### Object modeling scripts

- - - -

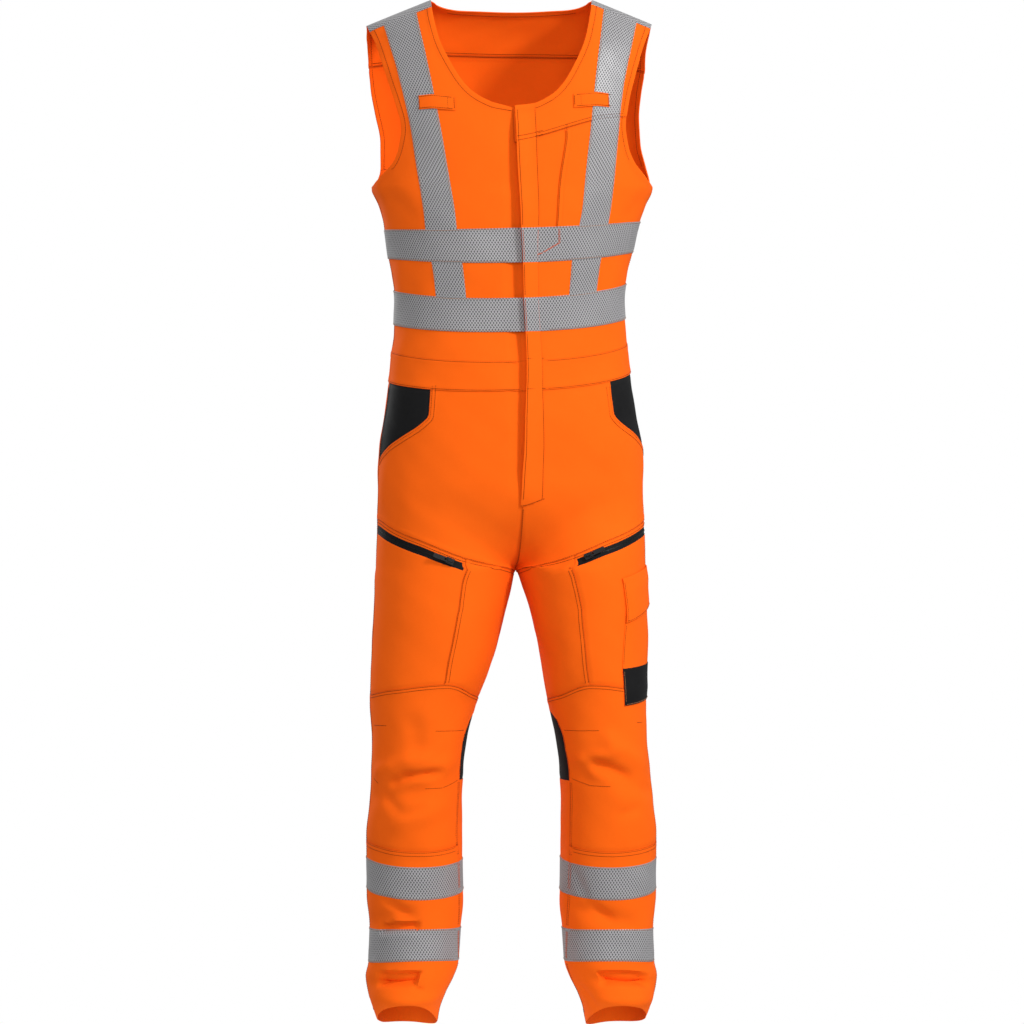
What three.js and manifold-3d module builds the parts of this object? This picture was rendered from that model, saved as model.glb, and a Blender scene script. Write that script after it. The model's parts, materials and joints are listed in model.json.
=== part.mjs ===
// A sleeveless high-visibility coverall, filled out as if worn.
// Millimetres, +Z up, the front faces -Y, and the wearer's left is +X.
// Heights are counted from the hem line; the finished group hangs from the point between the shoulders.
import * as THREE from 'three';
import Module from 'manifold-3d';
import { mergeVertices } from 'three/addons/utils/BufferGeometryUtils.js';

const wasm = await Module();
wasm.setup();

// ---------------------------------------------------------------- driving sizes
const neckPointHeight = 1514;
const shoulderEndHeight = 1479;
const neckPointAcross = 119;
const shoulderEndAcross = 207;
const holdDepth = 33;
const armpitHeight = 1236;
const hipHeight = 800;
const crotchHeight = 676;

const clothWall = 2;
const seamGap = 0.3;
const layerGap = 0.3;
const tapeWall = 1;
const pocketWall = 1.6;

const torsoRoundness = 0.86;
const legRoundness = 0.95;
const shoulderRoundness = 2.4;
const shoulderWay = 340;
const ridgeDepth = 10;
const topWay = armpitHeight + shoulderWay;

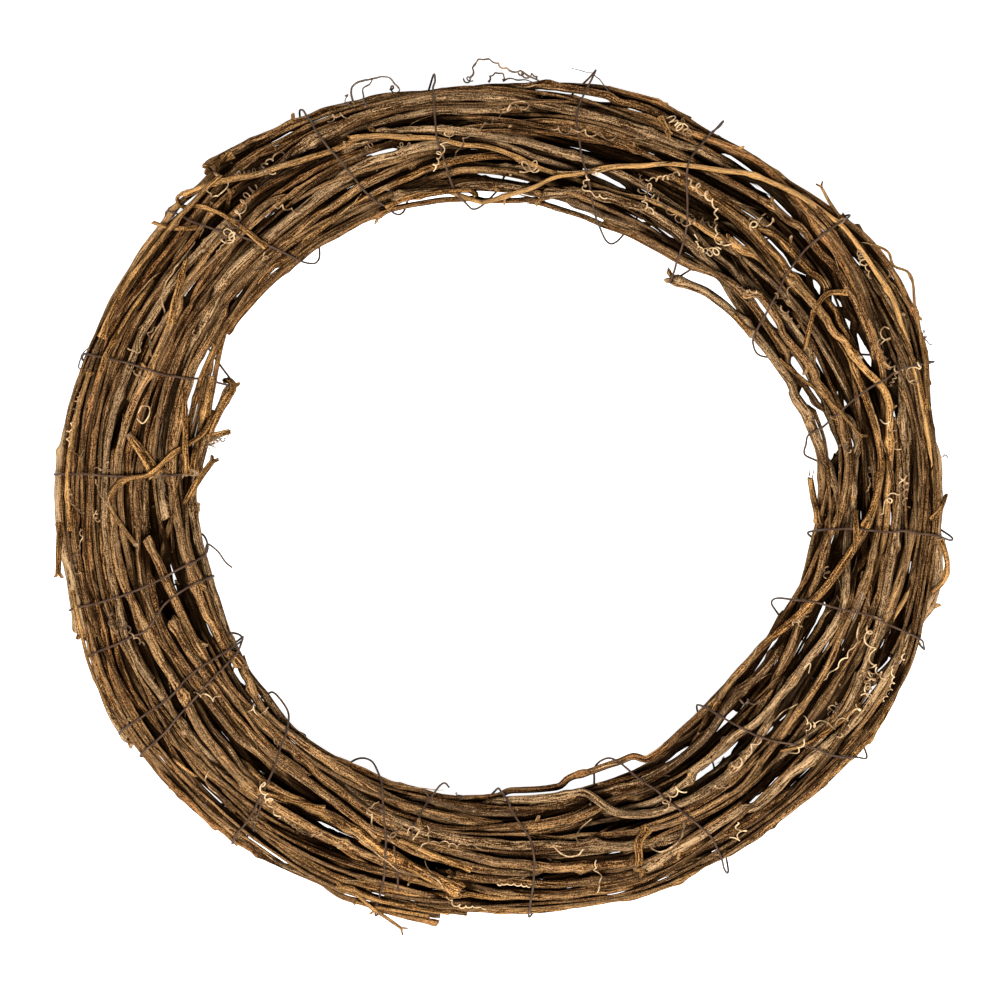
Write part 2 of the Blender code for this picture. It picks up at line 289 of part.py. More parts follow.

- - - -

### Exercise
Copy out the full material exactly as it appears.

### Result for this task
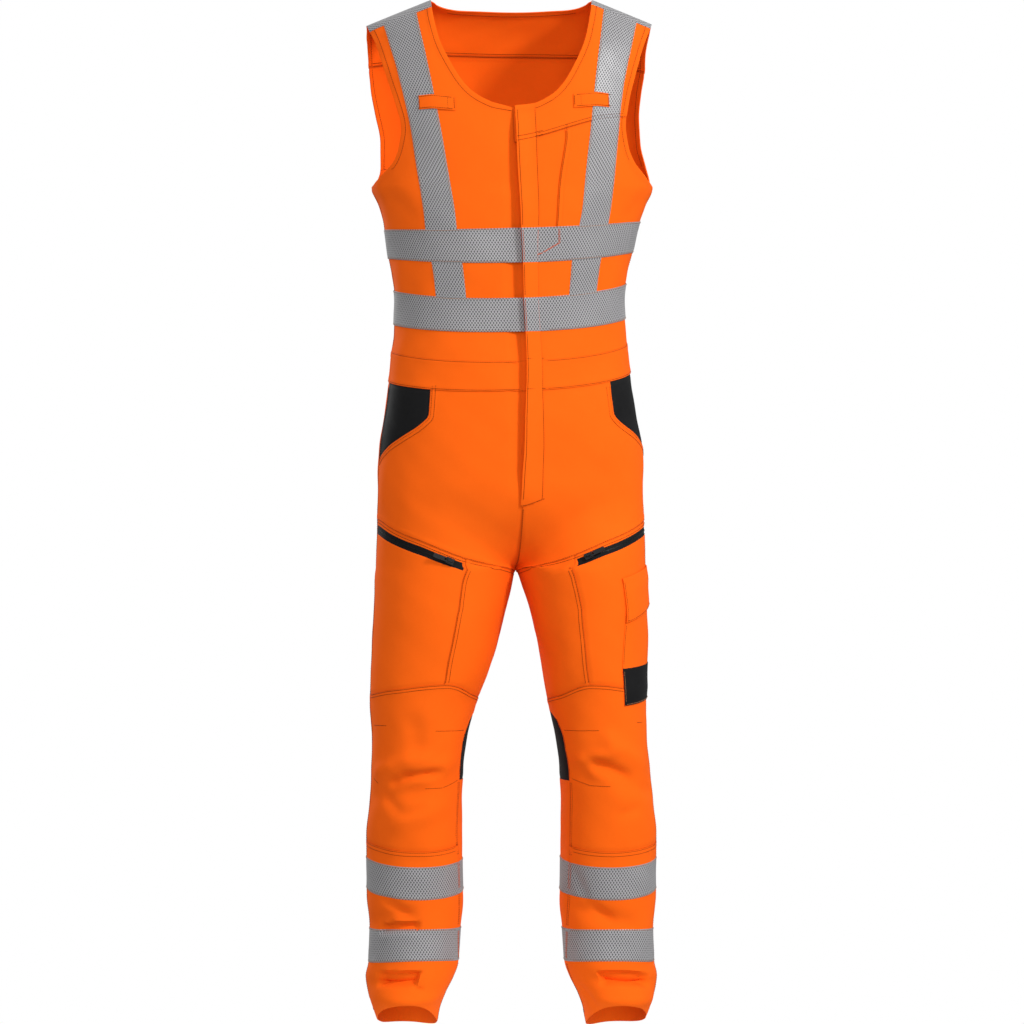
What three.js and manifold-3d module builds the parts of this object? This picture was rendered from that model, saved as model.glb, and a Blender scene script. Write that script after it. The model's parts, materials and joints are listed in model.json.
=== part.mjs ===
// A sleeveless high-visibility coverall, filled out as if worn.
// Millimetres, +Z up, the front faces -Y, and the wearer's left is +X.
// Heights are counted from the hem line; the finished group hangs from the point between the shoulders.
import * as THREE from 'three';
import Module from 'manifold-3d';
import { mergeVertices } from 'three/addons/utils/BufferGeometryUtils.js';

const wasm = await Module();
wasm.setup();

// ---------------------------------------------------------------- driving sizes
const neckPointHeight = 1514;
const shoulderEndHeight = 1479;
const neckPointAcross = 119;
const shoulderEndAcross = 207;
const holdDepth = 33;
const armpitHeight = 1236;
const hipHeight = 800;
const crotchHeight = 676;

const clothWall = 2;
const seamGap = 0.3;
const layerGap = 0.3;
const tapeWall = 1;
const pocketWall = 1.6;

const torsoRoundness = 0.86;
const legRoundness = 0.95;
const shoulderRoundness = 2.4;
const shoulderWay = 340;
const ridgeDepth = 10;
const topWay = armpitHeight + shoulderWay;

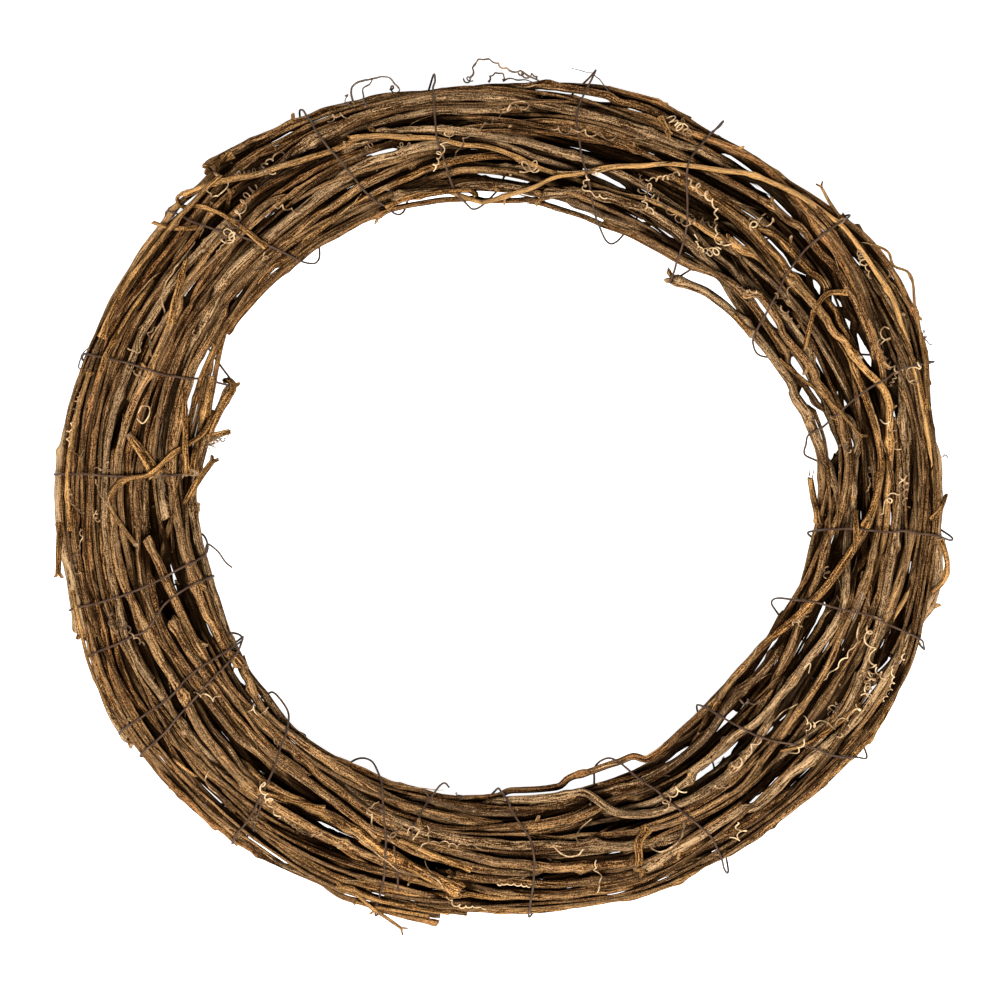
Write part 2 of the Blender code for this picture. It picks up at line 289 of part.py. More parts follow.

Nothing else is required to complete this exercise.